See also “Jens Weitkamp – in Memoriam”, Chem. Ing. Tech. 2021, first published: 31 March 2021 https://doi.org/10.1002/cite.202000134
Apr 2021 update – The first volume of the Topical Issue “Diffusion in Nanoporous Materials” is published in Adsorption (the Journal of the International Adsorption Society) as Volume 27, issue 3, April 2021: https://link.springer.com/journal/10450/volumes-and-issues/27-3
- Editorial: https://rdcu.be/cmwA9
- Diffusion in nanopores: inspecting the grounds: https://rdcu.be/cmwBc
- Diffusion coefficients in nanoporous solids derived from membrane permeation measurements: https://rdcu.be/cmwBd
- A review of common practices in gravimetric and volumetric adsorption kinetic experiments: https://rdcu.be/cmwBg
- The zero length column technique to measure adsorption equilibrium and kinetics: lessons learnt from 30 years of experience: https://rdcu.be/cmwBv
- Kinetics of liquid phase batch adsorption experiments: https://rdcu.be/cmwBw
- Identification of mass transfer resistances in microporous materials using frequency response methods: https://rdcu.be/cmwBx
- Dynamic column breakthrough experiments for measurement of adsorption equilibrium and kinetics: https://rdcu.be/cmwBK
- Single-molecule observation of diffusion and catalysis in nanoporous solids: https://rdcu.be/cmwBQ
- Pulsed field gradient NMR diffusion measurement in nanoporous materials: https://rdcu.be/cmwBX
- Potentials and challenges of high-field PFG NMR diffusion studies with sorbates in nanoporous media: https://rdcu.be/cmwCa
- NMR imaging and diffusion: https://rdcu.be/cmwCg
July 2021 update – The second volume of the Topical Issue ‘Diffusion in Nanoporous Solids’ contain 9 articles and is published Adsorption as Volume 27, issue 5, July 2021: https://link.springer.com/journal/10450/volumes-and-issues/27-5
- Connecting theory and simulation with experiment for the study of diffusion in nanoporous solids: https://rdcu.be/cpg5I
- Diffusion and reaction in pore hierarchies by the two-region model: https://rdcu.be/cpg5P
- Surface barriers and symmetry of adsorption and desorption processes: https://rdcu.be/cpg5W
- Sorption kinetics: measurement of surface resistance: https://rdcu.be/cpg52
- Quantitative imaging of gas adsorption equilibrium and dynamics by X-ray computed tomography: https://rdcu.be/cpg56
- Application of microimaging to diffusion studies in nanoporous materials: https://rdcu.be/cpg6f
- Dynamics in nanoporous materials probed by 2H solid state NMR: estimation of self-diffusion coefficients: https://rdcu.be/cpg6x
- Hopping dynamics and diffusion of atoms, molecules, and ions in nanoporous solids by exchange NMR spectroscopy: https://rdcu.be/cpg6B
- Dynamics studied by Quasielastic Neutron Scattering (QENS): https://rdcu.be/cpg6I
In July 2021, the task group also contributed a feature article titled “Diffusion Research with Nanoporous Material – More Than Just a Random Walk?” published in the July 2021 issue of Chemistry International, pp. 25-29 <https://doi.org/10.1515/ci-2021-0307>
March 2022 update – In September 2021, Professor Douglas Morris Ruthven, one of the pioneers of sorption research, passed away unexpectedly. A In Memoriam is to appear in Chem. Ing. Tech. 2022; doi.org/10.1002/cite.202200018
Enhanced visibility of this project continues with the dissemination of the new edition of the book: A. Bunde, J. Caro, C. Chmelik, J. Kärger, G. Vogl (Eds.): “Diffusive Spreading in Nature, Technology and Society” (Springer International Publishing, Cham, 2018), and notably with a new section in chapter 10, “Diffusive Spreading of Molecules in Nanoporous Materials“.

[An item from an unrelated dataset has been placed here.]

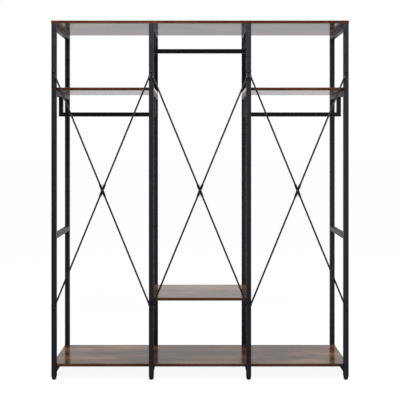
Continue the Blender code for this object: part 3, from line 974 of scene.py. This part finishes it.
# Floor: pale paint that takes the shadow, with a glow for the camera and in reflections
bpy.ops.object.select_all(action="DESELECT")
bpy.ops.mesh.primitive_plane_add(size=studio["floorSize"], location=(0, 0, 0))
floor = bpy.context.object
floor.name = "floor"
floorPaint = bpy.data.materials.new("paleFloor")
floorPaint.use_nodes = True
tree = floorPaint.node_tree
tree.nodes.remove(tree.nodes["Principled BSDF"])
path = addNode(tree, "LightPath").outputs
floorPlace = addNode(tree, "TexCoord").outputs["Object"]
floorDepth = addNode(tree, "SeparateXYZ", (floorPlace,)).outputs["Y"]
mirrored = addNode(
    tree, "Math", (path["Is Glossy Ray"], path["Is Transmission Ray"]), operation="MAXIMUM"
).outputs[0]
seen = addNode(
    tree, "Math", (mirrored, path["Is Camera Ray"]), operation="MAXIMUM"
).outputs[0]
seenShare = addNode(tree, "Math", (seen, studio["floorShare"]), operation="MULTIPLY").outputs[0]
behind = addNode(
    tree, "MapRange",
    (floorDepth, *studio["floorFrom"], studio["floorFront"], studio["floorBehind"]),
    interpolation_type="SMOOTHSTEP",
).outputs[0]
plainGlow, mirroredGlow = [
    addNode(tree, "Emission", {
        "Strength": addNode(tree, "Math", (ray, level), operation="MULTIPLY").outputs[0],
        "Color": linearColour(colour),
    }).outputs[0]
    for ray, level, colour in (
        (path["Is Camera Ray"], studio["floorWhite"], studio["white"]),
        (mirrored, behind, studio["floorMirrored"]),
    )
]
matt = addNode(tree, "BsdfDiffuse", {"Color": linearColour(studio["floorPaint"])}).outputs[0]
bright = addNode(tree, "AddShader", (plainGlow, mirroredGlow)).outputs[0]
mixed = addNode(tree, "MixShader", (seenShare, matt, bright)).outputs[0]
tree.links.new(mixed, tree.nodes["Material Output"].inputs["Surface"])
floor.data.materials.append(floorPaint)

lamps = {
    "overhead": {
        "place": (0.1, -0.8, 2.7), "aim": (0, 0, 1.0), "size": (3.0, 0.8), "power": 34,
    },
    "frontTop": {
        "place": (0.2, -3.2, 4.6), "aim": (0, 0, 0.8), "size": (1.6, 1.2), "power": 74,
    },
    "lowRight": {
        "place": (2.7, -3.0, 0.8), "aim": (0.5, 0, 0.3), "size": (2.6, 1.5), "power": 17,
    },
}
for name, lamp in lamps.items():
    light = bpy.data.lights.new(name, "AREA")
    light.shape = "RECTANGLE"
    light.size, light.size_y = lamp["size"]
    light.energy = lamp["power"]
    lampObject = bpy.data.objects.new(name, light)
    lampObject.location = lamp["place"]
    aim = Vector(lamp["aim"]) - Vector(lamp["place"])
    lampObject.rotation_euler = aim.to_track_quat("-Z", "Y").to_euler()
    bpy.context.scene.collection.objects.link(lampObject)
print("studio ready")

Also this year in September, a special workshop Diffusion in Nanoporous Materials (PDF abstract) – organized as part of the of the 9th Diffusion-Fundamentals conference in Krakow will serve as a final step towards the finalization of the Technical Report with the guidelines for the measurement and reporting of diffusivities and by ensuring direct contact between representatives of the different techniques of measurement and a broad audience of potential users. After, in the regular program, the various ranges of mass transfer of relevance for diffusion in such materials and the challenges of their measurement will be covered in a series of (short) plenary talks. The workshop is thought to serve for a refinement of the tool box for measurement and a discussion of the Technical Report in its as-is form. A draft of the Technical Report shall be distributed among the participants.